## [Task description]
All of the data below must be repeated exactly.

--- START OF Source excerpt ---

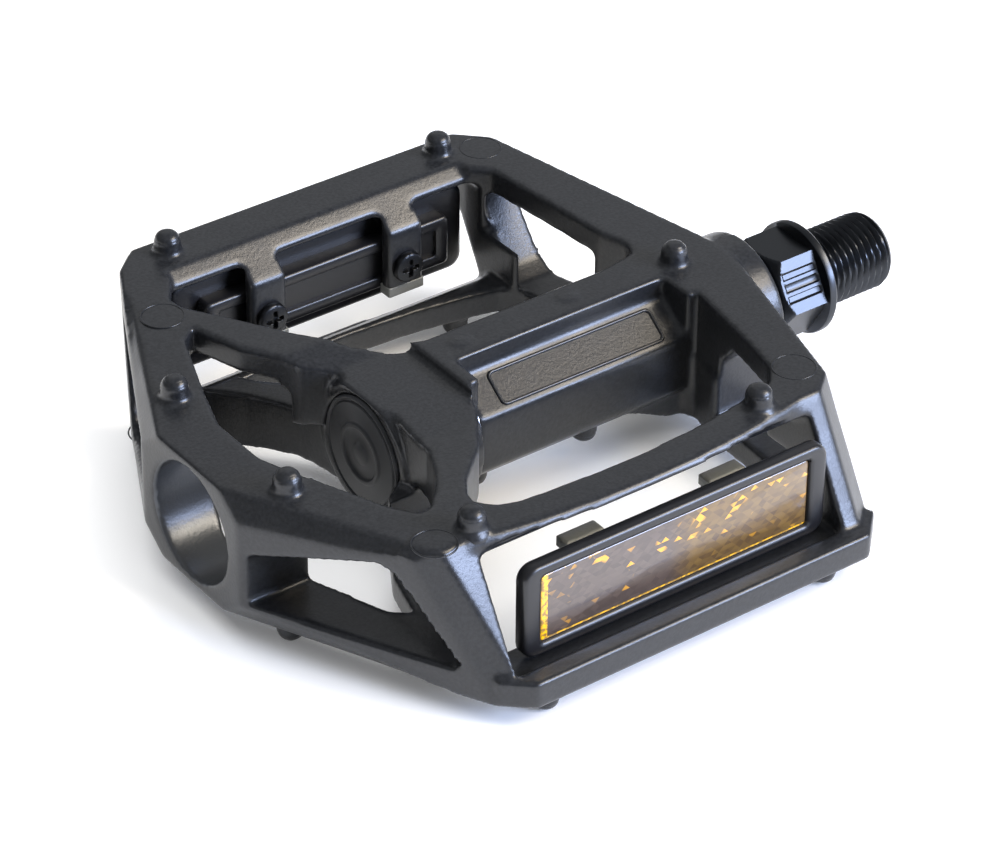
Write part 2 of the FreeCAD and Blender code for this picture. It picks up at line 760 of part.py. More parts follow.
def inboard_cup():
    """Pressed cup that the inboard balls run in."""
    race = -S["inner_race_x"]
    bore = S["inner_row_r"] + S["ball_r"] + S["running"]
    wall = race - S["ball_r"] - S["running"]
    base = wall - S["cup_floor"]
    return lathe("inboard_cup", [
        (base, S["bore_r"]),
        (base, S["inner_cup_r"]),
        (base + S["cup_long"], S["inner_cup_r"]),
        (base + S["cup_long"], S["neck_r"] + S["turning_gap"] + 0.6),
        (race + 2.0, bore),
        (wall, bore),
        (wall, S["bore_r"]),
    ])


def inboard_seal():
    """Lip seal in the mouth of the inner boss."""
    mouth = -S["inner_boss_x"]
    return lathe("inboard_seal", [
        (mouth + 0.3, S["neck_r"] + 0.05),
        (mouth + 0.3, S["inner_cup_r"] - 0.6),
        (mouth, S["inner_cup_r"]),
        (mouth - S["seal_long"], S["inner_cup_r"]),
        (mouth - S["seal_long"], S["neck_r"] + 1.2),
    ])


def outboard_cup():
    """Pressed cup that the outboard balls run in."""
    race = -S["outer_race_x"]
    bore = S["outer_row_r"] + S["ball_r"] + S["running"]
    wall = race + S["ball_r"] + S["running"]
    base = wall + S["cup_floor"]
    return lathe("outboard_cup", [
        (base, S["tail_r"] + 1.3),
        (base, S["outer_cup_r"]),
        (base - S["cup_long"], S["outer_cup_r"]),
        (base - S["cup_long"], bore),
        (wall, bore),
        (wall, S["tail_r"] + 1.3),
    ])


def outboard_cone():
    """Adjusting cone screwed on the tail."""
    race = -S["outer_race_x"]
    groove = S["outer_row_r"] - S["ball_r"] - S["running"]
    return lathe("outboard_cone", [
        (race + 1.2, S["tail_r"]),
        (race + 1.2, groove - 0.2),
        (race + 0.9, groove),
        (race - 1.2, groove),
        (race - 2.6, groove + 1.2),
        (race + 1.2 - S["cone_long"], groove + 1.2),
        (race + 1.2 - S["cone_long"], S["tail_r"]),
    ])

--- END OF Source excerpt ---

## [Exercise result]
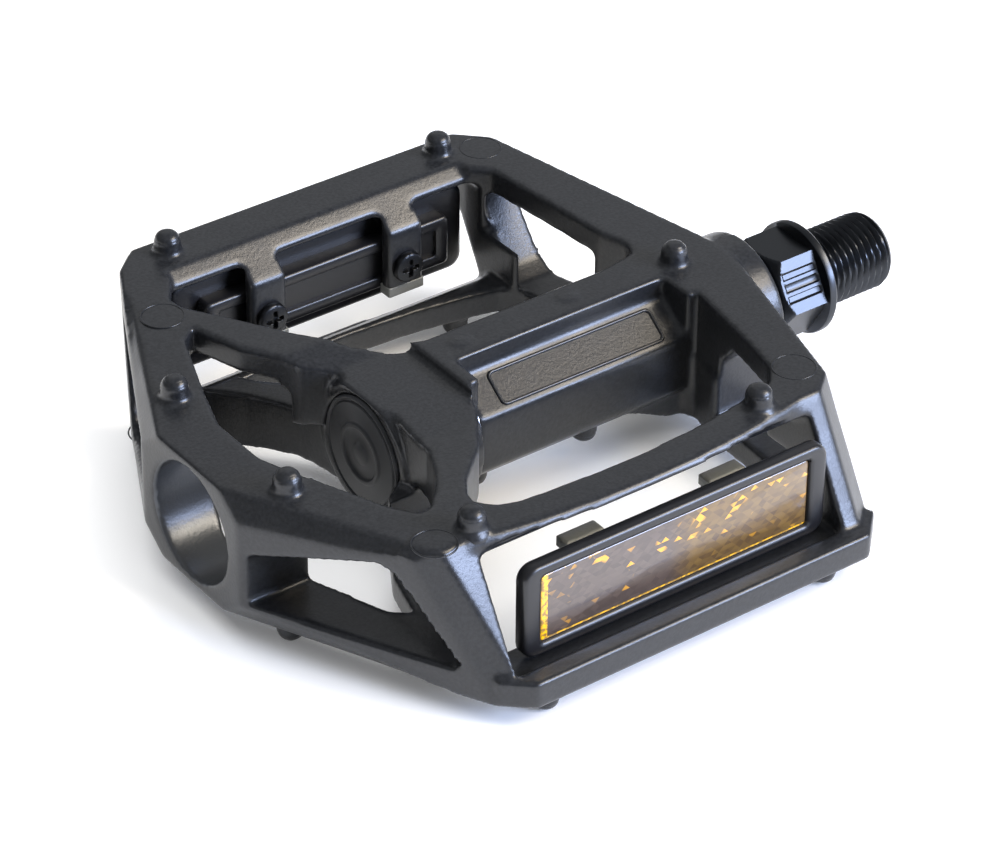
Write part 2 of the FreeCAD and Blender code for this picture. It picks up at line 760 of part.py. More parts follow.
def inboard_cup():
    """Pressed cup that the inboard balls run in."""
    race = -S["inner_race_x"]
    bore = S["inner_row_r"] + S["ball_r"] + S["running"]
    wall = race - S["ball_r"] - S["running"]
    base = wall - S["cup_floor"]
    return lathe("inboard_cup", [
        (base, S["bore_r"]),
        (base, S["inner_cup_r"]),
        (base + S["cup_long"], S["inner_cup_r"]),
        (base + S["cup_long"], S["neck_r"] + S["turning_gap"] + 0.6),
        (race + 2.0, bore),
        (wall, bore),
        (wall, S["bore_r"]),
    ])


def inboard_seal():
    """Lip seal in the mouth of the inner boss."""
    mouth = -S["inner_boss_x"]
    return lathe("inboard_seal", [
        (mouth + 0.3, S["neck_r"] + 0.05),
        (mouth + 0.3, S["inner_cup_r"] - 0.6),
        (mouth, S["inner_cup_r"]),
        (mouth - S["seal_long"], S["inner_cup_r"]),
        (mouth - S["seal_long"], S["neck_r"] + 1.2),
    ])


def outboard_cup():
    """Pressed cup that the outboard balls run in."""
    race = -S["outer_race_x"]
    bore = S["outer_row_r"] + S["ball_r"] + S["running"]
    wall = race + S["ball_r"] + S["running"]
    base = wall + S["cup_floor"]
    return lathe("outboard_cup", [
        (base, S["tail_r"] + 1.3),
        (base, S["outer_cup_r"]),
        (base - S["cup_long"], S["outer_cup_r"]),
        (base - S["cup_long"], bore),
        (wall, bore),
        (wall, S["tail_r"] + 1.3),
    ])


def outboard_cone():
    """Adjusting cone screwed on the tail."""
    race = -S["outer_race_x"]
    groove = S["outer_row_r"] - S["ball_r"] - S["running"]
    return lathe("outboard_cone", [
        (race + 1.2, S["tail_r"]),
        (race + 1.2, groove - 0.2),
        (race + 0.9, groove),
        (race - 1.2, groove),
        (race - 2.6, groove + 1.2),
        (race + 1.2 - S["cone_long"], groove + 1.2),
        (race + 1.2 - S["cone_long"], S["tail_r"]),
    ])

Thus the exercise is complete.